#### INPUT FOR THIS TASK ####

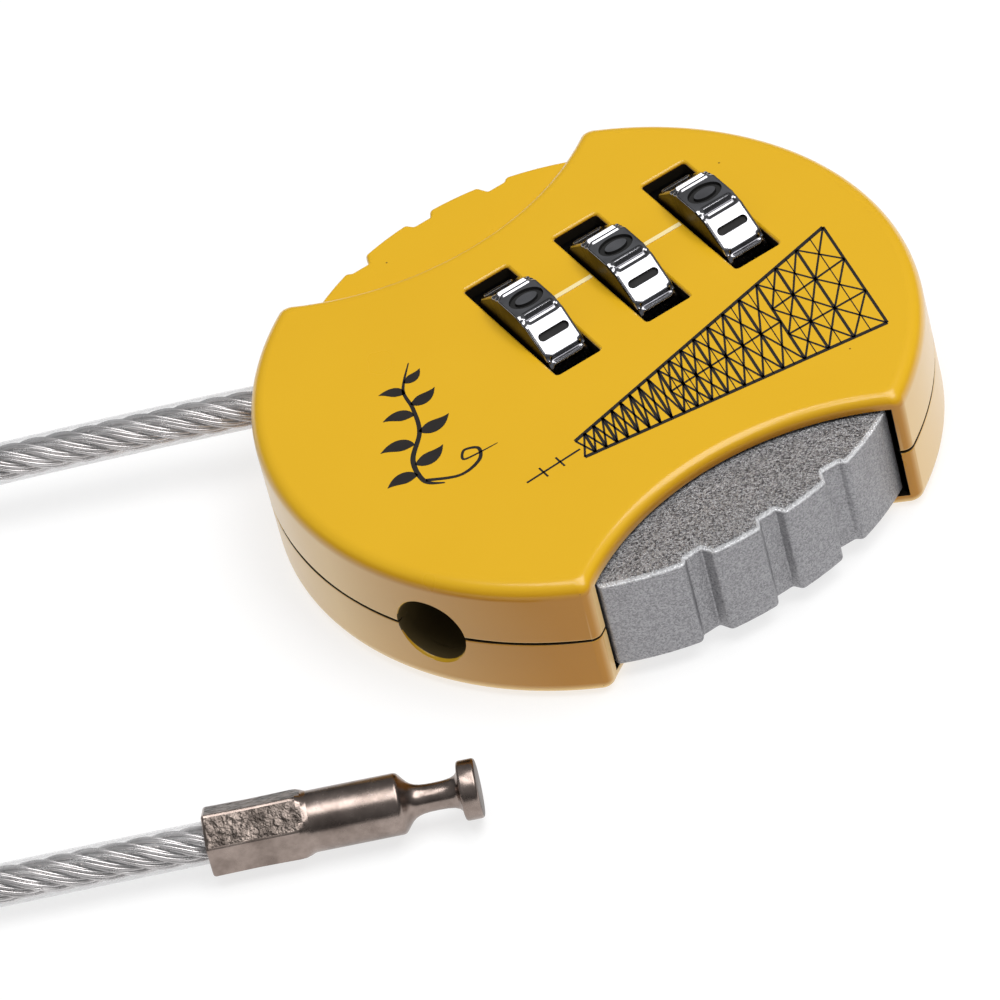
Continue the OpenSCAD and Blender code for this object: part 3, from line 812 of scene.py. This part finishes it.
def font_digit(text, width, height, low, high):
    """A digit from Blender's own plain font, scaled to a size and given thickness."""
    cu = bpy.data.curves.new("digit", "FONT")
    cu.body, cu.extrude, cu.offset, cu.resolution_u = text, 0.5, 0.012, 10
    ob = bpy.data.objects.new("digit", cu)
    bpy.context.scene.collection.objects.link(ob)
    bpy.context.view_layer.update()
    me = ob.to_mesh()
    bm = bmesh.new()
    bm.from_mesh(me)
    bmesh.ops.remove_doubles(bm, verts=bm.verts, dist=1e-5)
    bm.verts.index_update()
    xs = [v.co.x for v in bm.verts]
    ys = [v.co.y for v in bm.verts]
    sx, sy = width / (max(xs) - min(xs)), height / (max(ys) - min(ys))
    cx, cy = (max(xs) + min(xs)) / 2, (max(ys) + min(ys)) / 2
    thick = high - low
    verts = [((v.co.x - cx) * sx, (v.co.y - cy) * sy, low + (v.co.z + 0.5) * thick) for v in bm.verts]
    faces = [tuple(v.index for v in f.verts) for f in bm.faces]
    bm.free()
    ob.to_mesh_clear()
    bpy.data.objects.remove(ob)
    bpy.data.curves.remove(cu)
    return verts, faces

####
#### INPUT FOR THIS TASK ####

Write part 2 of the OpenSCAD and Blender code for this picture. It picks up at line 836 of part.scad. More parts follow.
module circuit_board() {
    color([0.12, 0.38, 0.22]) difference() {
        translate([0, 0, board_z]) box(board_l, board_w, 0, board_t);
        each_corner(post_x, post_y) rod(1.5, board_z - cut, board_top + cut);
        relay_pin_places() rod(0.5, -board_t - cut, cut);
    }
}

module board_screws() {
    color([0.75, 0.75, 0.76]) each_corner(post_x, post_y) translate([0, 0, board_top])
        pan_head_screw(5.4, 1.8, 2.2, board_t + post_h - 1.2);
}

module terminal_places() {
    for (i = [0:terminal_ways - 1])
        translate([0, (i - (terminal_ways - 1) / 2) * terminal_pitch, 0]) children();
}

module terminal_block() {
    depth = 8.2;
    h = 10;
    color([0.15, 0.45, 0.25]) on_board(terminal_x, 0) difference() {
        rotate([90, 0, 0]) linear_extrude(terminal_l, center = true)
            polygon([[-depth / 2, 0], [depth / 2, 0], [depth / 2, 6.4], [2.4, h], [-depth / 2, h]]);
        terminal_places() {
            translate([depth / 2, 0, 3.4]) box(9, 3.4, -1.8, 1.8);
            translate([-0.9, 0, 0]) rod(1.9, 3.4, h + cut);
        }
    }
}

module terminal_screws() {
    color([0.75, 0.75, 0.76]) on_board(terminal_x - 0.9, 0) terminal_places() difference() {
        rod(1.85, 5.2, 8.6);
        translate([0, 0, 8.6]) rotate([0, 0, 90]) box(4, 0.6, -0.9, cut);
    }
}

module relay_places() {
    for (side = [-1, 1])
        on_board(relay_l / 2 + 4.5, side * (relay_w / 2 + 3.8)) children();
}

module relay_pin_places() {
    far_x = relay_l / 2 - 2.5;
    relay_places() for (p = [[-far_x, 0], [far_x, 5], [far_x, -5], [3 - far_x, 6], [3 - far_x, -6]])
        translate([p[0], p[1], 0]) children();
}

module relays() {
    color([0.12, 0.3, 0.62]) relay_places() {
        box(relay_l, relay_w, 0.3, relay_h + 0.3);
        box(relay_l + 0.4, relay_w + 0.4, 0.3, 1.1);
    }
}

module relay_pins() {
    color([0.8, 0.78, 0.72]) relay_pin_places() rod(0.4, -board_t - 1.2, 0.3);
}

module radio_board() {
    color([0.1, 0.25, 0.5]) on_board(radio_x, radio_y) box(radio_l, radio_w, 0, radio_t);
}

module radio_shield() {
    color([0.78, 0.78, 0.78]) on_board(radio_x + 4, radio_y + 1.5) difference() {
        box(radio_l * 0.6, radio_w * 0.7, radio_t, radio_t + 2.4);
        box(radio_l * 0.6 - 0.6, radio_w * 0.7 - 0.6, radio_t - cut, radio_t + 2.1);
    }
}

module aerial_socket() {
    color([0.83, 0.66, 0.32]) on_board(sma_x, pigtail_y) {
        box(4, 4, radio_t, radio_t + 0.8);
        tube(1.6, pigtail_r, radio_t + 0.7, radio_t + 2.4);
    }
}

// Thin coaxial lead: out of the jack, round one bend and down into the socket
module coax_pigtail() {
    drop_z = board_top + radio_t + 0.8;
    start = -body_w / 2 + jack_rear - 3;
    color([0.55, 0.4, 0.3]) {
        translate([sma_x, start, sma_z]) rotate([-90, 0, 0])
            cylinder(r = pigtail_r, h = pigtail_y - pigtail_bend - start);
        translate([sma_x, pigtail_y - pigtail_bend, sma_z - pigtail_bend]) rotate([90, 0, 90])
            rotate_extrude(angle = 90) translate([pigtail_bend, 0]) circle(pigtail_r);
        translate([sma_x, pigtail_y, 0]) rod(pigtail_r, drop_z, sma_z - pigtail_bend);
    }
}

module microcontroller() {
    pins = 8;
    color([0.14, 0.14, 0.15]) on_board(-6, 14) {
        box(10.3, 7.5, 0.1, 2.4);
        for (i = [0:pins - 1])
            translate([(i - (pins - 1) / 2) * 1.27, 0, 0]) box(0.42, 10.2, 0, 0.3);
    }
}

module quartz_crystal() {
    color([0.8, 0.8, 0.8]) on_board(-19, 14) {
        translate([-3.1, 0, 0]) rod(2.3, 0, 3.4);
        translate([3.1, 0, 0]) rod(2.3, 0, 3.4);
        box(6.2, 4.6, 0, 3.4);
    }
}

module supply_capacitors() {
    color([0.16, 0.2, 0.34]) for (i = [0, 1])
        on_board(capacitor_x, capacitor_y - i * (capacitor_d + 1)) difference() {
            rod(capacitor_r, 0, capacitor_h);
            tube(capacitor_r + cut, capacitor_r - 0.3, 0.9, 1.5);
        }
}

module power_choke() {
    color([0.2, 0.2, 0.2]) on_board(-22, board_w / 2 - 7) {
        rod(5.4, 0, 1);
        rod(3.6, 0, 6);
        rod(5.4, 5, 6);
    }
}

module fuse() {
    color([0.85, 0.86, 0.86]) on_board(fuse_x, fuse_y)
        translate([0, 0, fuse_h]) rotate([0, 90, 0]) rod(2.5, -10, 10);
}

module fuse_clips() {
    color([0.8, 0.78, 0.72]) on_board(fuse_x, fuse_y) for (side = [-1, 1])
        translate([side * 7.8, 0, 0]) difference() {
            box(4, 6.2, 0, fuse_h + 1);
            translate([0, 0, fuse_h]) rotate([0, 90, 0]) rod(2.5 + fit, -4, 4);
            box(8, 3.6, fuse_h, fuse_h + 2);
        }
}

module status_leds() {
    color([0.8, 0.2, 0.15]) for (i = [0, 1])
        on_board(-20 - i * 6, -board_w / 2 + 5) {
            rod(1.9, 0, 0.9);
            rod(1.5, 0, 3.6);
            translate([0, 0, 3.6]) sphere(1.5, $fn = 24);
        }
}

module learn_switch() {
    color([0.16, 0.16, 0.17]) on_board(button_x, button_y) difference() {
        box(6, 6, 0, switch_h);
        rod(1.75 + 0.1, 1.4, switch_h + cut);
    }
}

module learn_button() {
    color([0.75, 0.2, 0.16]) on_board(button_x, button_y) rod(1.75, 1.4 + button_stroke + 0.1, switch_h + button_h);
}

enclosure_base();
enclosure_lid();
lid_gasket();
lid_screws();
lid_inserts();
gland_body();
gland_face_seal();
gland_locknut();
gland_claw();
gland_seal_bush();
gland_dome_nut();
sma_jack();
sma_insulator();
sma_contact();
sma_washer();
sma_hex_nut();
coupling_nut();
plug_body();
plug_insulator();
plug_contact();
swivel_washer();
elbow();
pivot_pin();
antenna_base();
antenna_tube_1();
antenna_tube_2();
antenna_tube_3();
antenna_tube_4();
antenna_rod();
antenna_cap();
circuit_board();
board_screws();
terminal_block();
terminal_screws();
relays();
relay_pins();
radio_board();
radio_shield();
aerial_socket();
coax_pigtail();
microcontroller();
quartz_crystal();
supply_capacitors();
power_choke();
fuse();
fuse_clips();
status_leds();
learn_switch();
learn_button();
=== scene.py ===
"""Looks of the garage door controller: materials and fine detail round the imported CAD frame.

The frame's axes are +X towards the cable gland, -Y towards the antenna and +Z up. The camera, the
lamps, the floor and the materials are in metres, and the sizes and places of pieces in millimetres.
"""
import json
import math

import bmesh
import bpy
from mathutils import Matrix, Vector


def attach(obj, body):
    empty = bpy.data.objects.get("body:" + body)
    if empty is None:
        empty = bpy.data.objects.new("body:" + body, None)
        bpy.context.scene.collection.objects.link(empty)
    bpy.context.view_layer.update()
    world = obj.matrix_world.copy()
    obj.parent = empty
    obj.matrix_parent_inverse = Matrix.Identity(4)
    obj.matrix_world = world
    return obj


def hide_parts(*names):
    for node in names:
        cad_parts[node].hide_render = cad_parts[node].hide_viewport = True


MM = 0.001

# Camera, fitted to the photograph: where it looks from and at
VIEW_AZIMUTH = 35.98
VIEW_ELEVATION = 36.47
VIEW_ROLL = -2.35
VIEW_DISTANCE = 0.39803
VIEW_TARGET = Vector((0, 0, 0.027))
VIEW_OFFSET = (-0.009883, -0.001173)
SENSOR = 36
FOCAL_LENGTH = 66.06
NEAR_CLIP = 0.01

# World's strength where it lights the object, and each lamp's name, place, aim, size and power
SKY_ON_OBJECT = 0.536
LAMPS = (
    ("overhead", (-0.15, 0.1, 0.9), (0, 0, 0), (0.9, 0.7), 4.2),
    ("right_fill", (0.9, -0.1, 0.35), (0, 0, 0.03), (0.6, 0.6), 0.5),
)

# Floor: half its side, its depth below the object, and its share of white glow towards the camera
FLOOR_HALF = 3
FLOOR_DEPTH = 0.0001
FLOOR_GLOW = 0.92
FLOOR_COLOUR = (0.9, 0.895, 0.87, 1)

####

> **TASK REQUIREMENTS**
In the listing above, find the line with "enclosure_base();" and the line with "if empty is", then print exactly those two lines and every line between them, and nothing more.

> **THE COMPLETED TASK**
enclosure_base();
enclosure_lid();
lid_gasket();
lid_screws();
lid_inserts();
gland_body();
gland_face_seal();
gland_locknut();
gland_claw();
gland_seal_bush();
gland_dome_nut();
sma_jack();
sma_insulator();
sma_contact();
sma_washer();
sma_hex_nut();
coupling_nut();
plug_body();
plug_insulator();
plug_contact();
swivel_washer();
elbow();
pivot_pin();
antenna_base();
antenna_tube_1();
antenna_tube_2();
antenna_tube_3();
antenna_tube_4();
antenna_rod();
antenna_cap();
circuit_board();
board_screws();
terminal_block();
terminal_screws();
relays();
relay_pins();
radio_board();
radio_shield();
aerial_socket();
coax_pigtail();
microcontroller();
quartz_crystal();
supply_capacitors();
power_choke();
fuse();
fuse_clips();
status_leds();
learn_switch();
learn_button();
=== scene.py ===
"""Looks of the garage door controller: materials and fine detail round the imported CAD frame.

The frame's axes are +X towards the cable gland, -Y towards the antenna and +Z up. The camera, the
lamps, the floor and the materials are in metres, and the sizes and places of pieces in millimetres.
"""
import json
import math

import bmesh
import bpy
from mathutils import Matrix, Vector


def attach(obj, body):
    empty = bpy.data.objects.get("body:" + body)
    if empty is None:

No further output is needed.